BYOD then becomes possible because you automatically assume that any device in your entire infrastructure has been compromised. This includes all your IT team’s personal laptops and phones. So you create expectations on them.

There are organizations that will never go for this, that demand air gaps even between their network and the outside world. Even if one USB stick would blow it all away (remember Stuxnet). But at least adding a level of trust to the IT team would allow them to get work done using the tools they know and love..

Ranting Helps, But …

All this ranting makes me feel better, but it isn’t the kind of thing you can say directly to the decision makers. They’ll just get offended, or puff up because their ego and pride have been bruised — especially if you are a noob like me who still has a lot of Kubernetes to learn. But I feel fine knowing that my knowledge of just about everything else in the “developer productivity” area destroys theirs even though the might be able to talk the Kubernetes stuff. I’ve never felt more motivated to help people get a solid base in the tools they will use every day before launching off into cloud native land.

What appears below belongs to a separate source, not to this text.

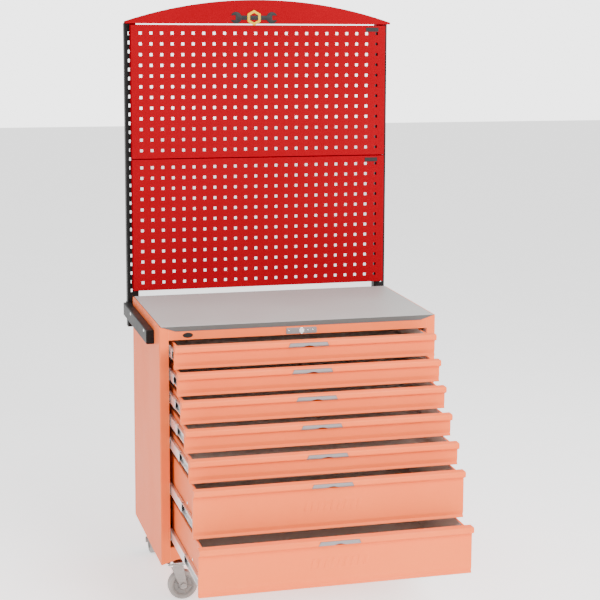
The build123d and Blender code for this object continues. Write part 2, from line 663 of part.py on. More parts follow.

I also really like being around these human beings. They are phenomenal people, but at the end of the day, I’m having to decide if I want to continue to remain with them and suffer by being forced to use Windows every day, and eventually dying from a heart attack from all the cortisol it pushes into my system, or just walk away and find another group of amazing people that will actually let me run Linux on my workstation, every fucking day.